ELP were notable for some very good songs, like this one, which includes a striking acoustic guitar part by Greg Lake, and also monstrous bombast at times, which was all part of the fun. These guys were rock stars at the height of rock stardom as an unalloyed privilege, which only makes them figuratively immortal.

Lucinda Williams, Dust

I knew Lucinda Williams had a new album coming out, but I guess it’s already in stores (as if there were stores).

Bob Lefsetz wrote a glowing piece about the song Dust, which he found on Spotify in a recommended playlist. It’s a typical Williams rant of woe (inspirational lyric “Even your thoughts are dust”), and she does these darkly and with a sonic charge on all her albums since Essence, maybe, and while it’s hard for me to get fired up by them any more (even though I’m sure this is about the death of her father, a great poet, who died last year), Lefsetz is right that the two guitar parts are gorgeous and compelling, and the song is incantatory.

Plus, the drumming is fantastic and so important.

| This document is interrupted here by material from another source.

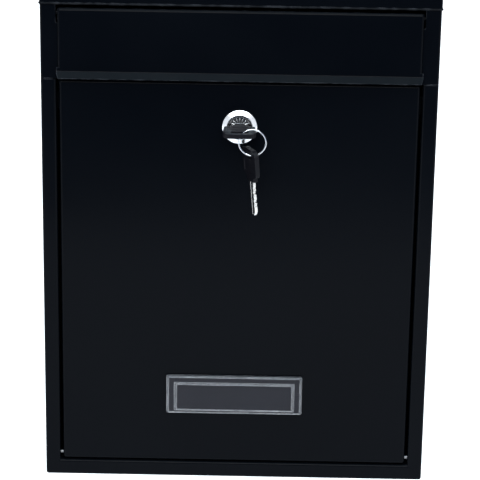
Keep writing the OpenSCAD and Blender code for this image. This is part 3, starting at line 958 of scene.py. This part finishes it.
ringLow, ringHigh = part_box("key_ring")
ringCentre = (ringLow + ringHigh) / 2
ring = {"radius": 9.3 * mm, "wire": 1 * mm, "width": 1.6 * mm, "gap": 0.02 * mm, "turns": 1.94,
        "hangPlay": 0.5 * mm, "hangX": -3.2 * mm, "hangTilt": -5, "hangTurn": -67}
inLock = Matrix.Translation(onLock((0, 0), key["proud"]))
hangPoint = Vector((ringCentre.x, ringCentre.y, ringCentre.z - ring["radius"] + ring["wire"] / 2))
hangY = key["length"] - key["eyeRim"] - ring["wire"] / 2 - ring["hangPlay"]
onRing = (Matrix.Translation(hangPoint) @ Matrix.Rotation(radians(ring["hangTilt"]), 4, "Y")
          @ Matrix.Rotation(radians(ring["hangTurn"]), 4, "Z") @ Matrix.Rotation(radians(-90), 4, "X")
          @ Matrix.Translation(Vector((ring["hangX"], hangY, 0))))
makeGrip("keyGrip", "key_bow", "key", inLock)
makeShank("keyShank", "key_blade", "key", inLock)
makeGrip("spareGrip", "spare_key_bow", "spare_key", onRing)
makeShank("spareShank", "spare_key_blade", "spare_key", onRing)


# Split ring: flattened wire wound twice, each turn half the ring's width, as a node tree

turnWidth = ring["width"] / 2
coilSizes = {"Turns": ring["turns"], "Wire Line": ring["radius"] - ring["wire"] / 2, "Rise": turnWidth,
             "Wire Width": turnWidth - ring["gap"], "Wire Depth": ring["wire"] - ring["gap"]}


def splitRingTree(name, material):
    tree, ins, outs = newGroup(name, "GeometryNodeTree", coilSizes, ["Geometry"], "Geometry")
    coil = addNode(tree, "GeometryNodeCurveSpiral")
    coil.inputs["Resolution"].default_value = 72
    wireInputs(tree, ins, (("Turns", "Rotations"), ("Wire Line", "Start Radius"),
                           ("Wire Line", "End Radius"), ("Rise", "Height")), coil)
    section = addNode(tree, "GeometryNodeCurvePrimitiveCircle")
    section.inputs["Resolution"].default_value = 14
    section.inputs["Radius"].default_value = 0.5
    size = addNode(tree, "ShaderNodeCombineXYZ")
    size.inputs["Z"].default_value = 1
    wireInputs(tree, ins, (("Wire Depth", "X"), ("Wire Width", "Y")), size)
    flatten = addNode(tree, "GeometryNodeTransform")
    feed(tree, size.outputs["Vector"], flatten.inputs["Scale"])
    feed(tree, section.outputs["Curve"], flatten.inputs["Geometry"])
    upright = addNode(tree, "GeometryNodeSetCurveNormal", mode="Z_UP")
    feed(tree, coil.outputs["Curve"], upright.inputs["Curve"])
    sweep = addNode(tree, "GeometryNodeCurveToMesh")
    sweep.inputs["Fill Caps"].default_value = True
    feed(tree, upright.outputs["Curve"], sweep.inputs["Curve"])
    feed(tree, flatten.outputs["Geometry"], sweep.inputs["Profile Curve"])
    paintAndReturn(tree, outs, sweep.outputs["Mesh"], material)
    return tree


def makeSplitRing():
    place = (Matrix.Translation(ringCentre) @ Matrix.Rotation(radians(90), 4, "X")
             @ Matrix.Translation(Vector((0, 0, -turnWidth / 2))))
    made = growFromNodes("splitRing", splitRingTree("splitRingTree", ringNickel), coilSizes, place)
    return finishPiece(made, "splitRing", ringNickel, "ring", ["key_ring"], 0)


makeSplitRing()
print("keys made")


# Name plate: a clear moulding with a raised rim, a groove and an inner ridge round its window

plate = {"windowHalf": 39.3 * mm, "windowLow": 11.4 * mm, "windowHigh": 7 * mm, "corner": 0.8 * mm,
         "thickness": 2.5 * mm, "sideHeight": 2.2 * mm, "groove": 1.7 * mm, "pane": 1.7 * mm,
         "studRadius": 1.4 * mm, "studLength": 4.2 * mm, "studMiddle": 1.9 * mm, "pocket": 0.8 * mm,
         "cardHalf": 41 * mm, "cardHigh": 11.4 * mm, "bevel": 0.1 * mm}
plateLow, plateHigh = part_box("nameplate_holder")


def makePlate():
    middle = (plateLow + plateHigh) / 2
    halfW, halfH = (plateHigh.x - plateLow.x) / 2, (plateHigh.z - plateLow.z) / 2
    full, groove = plate["thickness"], plate["groove"]
    # how far from the outside (0) to the window (1), and how proud
    section = [(0, 0), (0, plate["sideHeight"]), (0.05, full), (0.15, full), (0.21, groove),
               (0.76, groove), (0.82, full), (0.94, full), (1, plate["pane"])]
    bm = bmesh.new()
    rows = []
    for share, proud in section:
        side = halfW - share * (halfW - plate["windowHalf"])
        low = halfH - share * (halfH - plate["windowLow"])
        high = halfH - share * (halfH - plate["windowHigh"])
        outline = roundedRectangle(middle.x - side, middle.z - low, middle.x + side, middle.z + high,
                                   plate["corner"] * (1 - 0.5 * share))
        rows.append([bm.verts.new((q.x, frontY - proud, q.y)) for q in outline])
    for near, far in zip(rows, rows[1:]):
        joinRows(bm, near, far, True)
    bm.faces.new(rows[0])
    bm.faces.new(rows[-1])
    pocket = box((middle.x - plate["cardHalf"], frontY - plate["pocket"], middle.z - plate["cardHigh"]),
                 (middle.x + plate["cardHalf"], frontY + 1 * mm, middle.z + plate["cardHigh"]))
    made = combine(toObject(bm, "plateMoulding"), [pocket], "DIFFERENCE")
    studs = [rod((middle.x + side * door["studX"], frontY + plate["studMiddle"], middle.z), (0, 1, 0),
                 plate["studRadius"], plate["studLength"]) for side in (-1, 1)]
    made = combine(made, studs, "UNION")
    return finishPiece(made, "plateMoulding", clearPlastic, "door", ["nameplate_holder"],
                       plate["bevel"])


makePlate()
print("name plate made")


# CAD nodes that keep their own shape

keptNodes = {"back_panel": casingPaint, "cross_rail": casingPaint, "flap_brackets": casingPaint,
             "door_stops": casingPaint, "flap_rod": casingPaint, "rod_clips": drawnSteel,
             "door_pins": pinSteel, "nameplate_clips": drawnSteel, "lock_nut": zincPlate,
             "lock_cam": zincPlate, "cam_washer": zincPlate, "cam_screw": zincPlate,
             "lock_wafers": waferBrass, "name_card": cardStock}
for nodeName, material in keptNodes.items():
    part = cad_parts[nodeName]
    part.data.materials.clear()
    part.data.materials.append(material)
print("kept nodes painted")


# Studio: a pale floor, soft light from above, and a dim surround

studio = {"floorColour": (0.88, 0.885, 0.9), "floorRoughness": 0.8, "floorSheen": 0.1, "floorTone": 0.985,
          "floorFront": 0.95, "floorBack": 1.9, "floorSide": 2.2, "floorDrop": 140 * mm,
          "surround": (0.10, 0.15, 0.23), "backdrop": (1.0, 1.0, 1.0)}
softboxes = {
    "overhead": {"place": (0, 1.25, 2.2), "target": (0, 1.25, 0), "size": (4.4, 3.6), "power": 175},
    "frontTop": {"place": (0, -1.75, 1.15), "target": (0, -0.09, 0.05), "size": (2.2, 0.9), "power": 50},
    "skyStrip": {"place": (0, -0.85, 2.2), "target": (0, -0.09, 0.1), "size": (3, 1.2), "power": 42,
                 "colour": (0.62, 0.85, 1)},
    "behind": {"place": (0, 1.6, 0.8), "target": (0, -0.09, 0.1), "size": (4, 1.6), "power": 8},
    "leftPanel": {"place": (-1.2, -1.3, 0.35), "target": (0, -0.09, 0.02), "size": (0.8, 1.6), "power": 4},
    "rightPanel": {"place": (1.2, -1.3, 0.35), "target": (0, -0.09, 0.02), "size": (0.8, 1.6), "power": 4}}


def makeFloor():
    bm = bmesh.new()
    front, back, side = frontY - studio["floorFront"], studio["floorBack"], studio["floorSide"]
    corners = [(-side, front), (side, front), (side, back), (-side, back)]
    bm.faces.new([bm.verts.new((x, y, floorZ - studio["floorDrop"])) for x, y in corners])
    mesh = bpy.data.meshes.new("studioFloor")
    bm.to_mesh(mesh)
    bm.free()
    floor = bpy.data.objects.new("studioFloor", mesh)
    bpy.context.scene.collection.objects.link(floor)
    pale = studio["floorColour"]
    look = {"colour": pale, "Roughness": studio["floorRoughness"], "Specular IOR Level": studio["floorSheen"]}
    material, tree, shader = newMaterial("paleFloor", look)
    tone = noiseNode(tree, objectPlace(tree), 3, 2)
    deeper = tuple(c * studio["floorTone"] for c in pale)
    feed(tree, mixColour(tree, tone, pale, deeper), shader.inputs["Base Color"])
    mesh.materials.append(material)


def makeSoftbox(name, look):
    light = bpy.data.lights.new(name, "AREA")
    light.shape = "RECTANGLE"
    light.size, light.size_y = look["size"]
    light.energy = look["power"]
    light.color = look.get("colour", (1, 1, 1))
    made = bpy.data.objects.new(name, light)
    made.location = look["place"]
    made.rotation_mode = "QUATERNION"
    made.rotation_quaternion = (Vector(look["target"]) - made.location).to_track_quat("-Z", "Y")
    bpy.context.scene.collection.objects.link(made)


makeFloor()
for lightName, look in softboxes.items():
    makeSoftbox(lightName, look)


def makeWorld():
    # Seen directly the surround is as pale as the floor; what it lights and what mirrors it is dim
    world = bpy.data.worlds.new("studioSurround")
    world.use_nodes = True
    tree = world.node_tree
    seen = mixColour(tree, addNode(tree, "ShaderNodeLightPath").outputs["Is Camera Ray"],
                     studio["surround"], studio["backdrop"])
    feed(tree, seen, tree.nodes["Background"].inputs["Color"])
    bpy.context.scene.world = world


makeWorld()
bpy.context.scene.view_settings.view_transform = "Standard"


# Camera

camera = {"elevation": 20, "distance": 1.5535, "lens": 174.39, "sensor": 36, "yaw": -0.00585,
          "roll": 0.01577, "targetX": 1.89 * mm, "targetHeight": 175.1 * mm}


def makeCamera():
    lift, yaw = radians(camera["elevation"]), camera["yaw"]
    forward = Vector((sin(yaw) * cos(lift), cos(yaw) * cos(lift), -sin(lift)))
    target = Vector((camera["targetX"], frontY, floorZ + camera["targetHeight"]))
    data = bpy.data.cameras.new("studioCamera")
    data.lens = camera["lens"]
    data.sensor_width = camera["sensor"]
    made = bpy.data.objects.new("studioCamera", data)
    made.rotation_mode = "QUATERNION"
    turn = forward.to_track_quat("-Z", "Y").to_matrix() @ Matrix.Rotation(camera["roll"], 3, "Z")
    made.rotation_quaternion = turn.to_quaternion()
    made.location = target - camera["distance"] * forward
    bpy.context.scene.collection.objects.link(made)
    bpy.context.scene.camera = made


makeCamera()
print("studio made")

The guitarists are the great Bill Frissell and a guy named Eric Leisz, who has played in Clapton’s band. Here’s the song:

Nice, right?

Lefsetz’s glowing piece doesn’t stay glowing, because he discovered that if he wanted to hear the rest of the album he would have to buy a CD, and who does that (apart from Moyer)?

And he’s right. No album on Spotify. I subscribe to Google Music, and the album isn’t there either. This seems so backward!

But I wonder if Lefsetz gets the position of artists like Williams (and Iris Dement, too, who has a new album out only available as CD or downloaded files–for the same price). They have toured long and hard and in support of deep and solid bodies of work. Their audience is old, like me, and the chance of them having a big airplay hit that racks up Spotify plays are pretty small.

The business is in transition, and it kind of makes sense to me for artists like this to hold onto the old model, not stream right away, and see if they can make a go getting the physical media fetishists to pay real cash for their CDs.

They’ll have plenty of time to collect the tiny residuals checks from the streaming services later.